A leader of India without a killer instinct, and the ability to tell these external forces to get lost, will be a failure. He will have to back his argument with military, economic and political muscle. The nation and national prestige will bite the dust if external machinations succeed.

A future leader, while subscribing to secular and non-interfering Nehruvian philosophy, must have enough sense to let potential external threats know that India means business and will not back down.

Alternatively, the Congress Party, which has never had an internal election to promote a leader, could finally do that. An election process similar to the U.S. political parties’ election primaries could be quite suitable. It would give all the states and primary members an opportunity to vote to find a leader.

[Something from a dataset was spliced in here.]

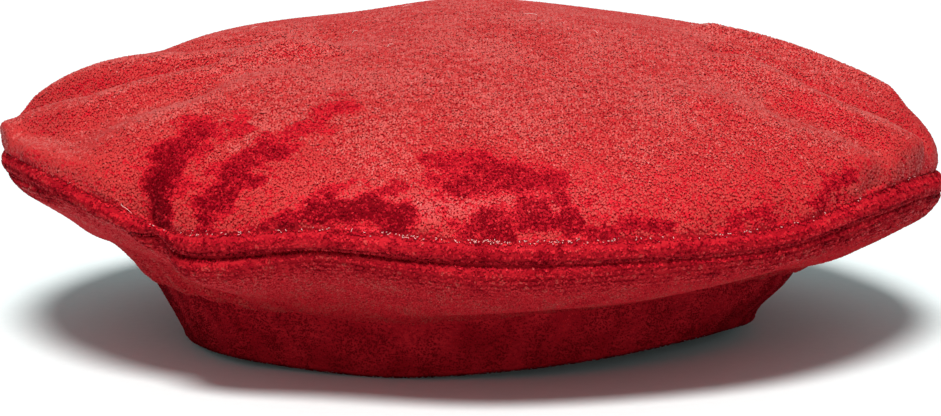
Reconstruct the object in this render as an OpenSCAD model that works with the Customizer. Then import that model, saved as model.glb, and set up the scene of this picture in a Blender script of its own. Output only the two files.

For Narendra Modi to succeed on the job, his image would have to be cleaned up. He has been much maligned by the Congress Party and Muslim interests in the state. He probably is not what propaganda about him tells the masses. The man displayed a killer instinct when he dealt severely with religious fundamentalists four years ago.

The people of Gujarat, including the Muslim masses, are thankful to him today. He single-handedly prevented Gujarat from turning into another playground of Muslim interests. Without him Gujarat would be what Pakistan is today. Recently he has been voted into power for the third time.

In summary, the leadership race in India is open. The elderly leaders are disappearing from the scene. The search for new and capable leaders must begin in earnest. Both major political parties have to do their homework well. If they don’t, the masses will vote the communists into power. They have a successful political model in China that can win mass support.